Chilling something during the day and heating it at night is working counter to the natural temperature change. The air normally is warmer during the day and cooler at night, which makes it logical to warm something during the day and use the naturally cooler air at night to produce a greater energy gradient.
Sort of... we have energy available during the day, how can we save some for night time use?
Take something that is a gas at warm temperatures, then cool it to make it liquid, keep it under pressure & a bit cool... then we can just let it warm up at night to get the phase change to drive the steam engine.
Steam, but not from water vapor.
Can we do better than using batteries? I admit "night time cold boiling" is not a fantastic return on the energy used during the day... but is it more efficient that out other options?
I'm having trouble making this clear, I'm just not sure how to explain the problem. Solar energy is (will be) great, but not at night. Do we just keep burning coal?
Well, it just seems to me that cooling something during the day when the air is naturally warmer and allowing it to warm up at night when the air is naturally cooler is not very efficient. Compressed air doesn't depend on warming or cooling so the day/night temp change won't matter as much.

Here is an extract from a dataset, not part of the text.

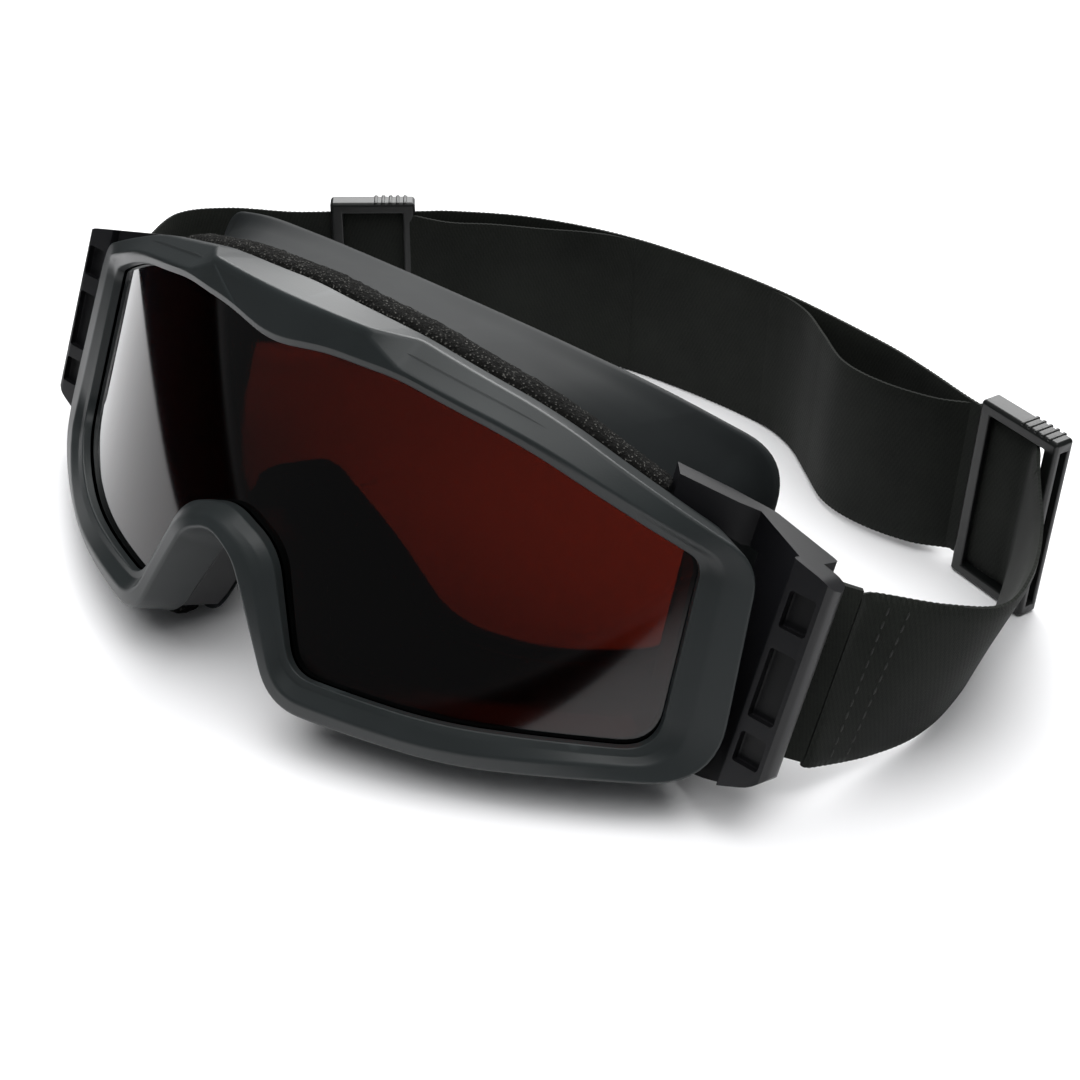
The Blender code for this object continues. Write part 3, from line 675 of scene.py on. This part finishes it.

It's true that the cooled/compressed gas would take up less space in liquid form, but you would still have to retain the gas after it is evaporated in order to reuse it. This would require a very large container. By contrast, if you just compress air during the day and use it to generate electricity at night, you would need a larger tank for the compressed air (due to it staying a gas) but you wouldn't need to store the unpressurized gas at all. It's in the unpressurized state that the gas will have the greatest volume. In other words, the compressed air tank would be far smaller than the combination of a small high-pressure tank plus a huge low-pressure tank.
Don't get me wrong. I think you idea is clever and it could possibly work. I just doubt that it would be as efficient as other methods.
BTW, another option already used for energy storage is to pump water upward (to a tank or reservoir) and then use it to generate electricity in a conventional hydroelectric generator. Normally, this is done large scale, but a small, household system might be workable to.
BTW, other options include flywheels and hydrogen fuelcells. There is also still the battery option, which really isn't all that bad.
Efficiency is everything. The current methods all have huge percentage losses. If cold boiling cannot do better, then there is no point. Its true that re-capturing the steam would take a lot of space, but then, by definition, solar takes a lot of space so this will not be a "down town" high-rent location.
This would work best if we use a liquid whose boiling point is near the night-time average/low temperature so that the day time cooling does not have far to go.
If you want efficiency, many batteries are extremely efficient. Flywheels are a little less efficient, but are still much more efficient than a steam engine powered generator. Really, efficiency isn't everything, cost and durability are equally important. If your idea has any really advantage, it would have to be in the cost and durability.
http://en.wikipedia.org/wiki/Grid_energy_storage
... Battery storage was used in the early days of direct-current electric power networks, and is appearing again. Battery systems connected to large solid-state converters have been used to stabilize power distribution networks. For example in Puerto Rico a system with a capacity of 20 megawatts for 15 minutes is used to stabilize the frequency of electric power produced on the island. A 27 megawatt 15 minute nickel-cadmium battery bank was installed at Anchorage Alaska in 2003 to stabilize voltage at the end of a long transmission line.[7] Many "off-the-grid" domestic systems rely on battery storage, but storing large amounts of electricity in batteries or by other electrical means has not yet been put to general use.
Batteries are generally expensive, have high maintenance, and have limited lifespans. ...
(There are potential innovations that could make batteries more effective)
Exactly. Like I said, batteries are efficient, but efficiency isn't everything. Batteries are not so great in their cost and durability. If your idea has merit, it is in the cost and durability, not efficiency.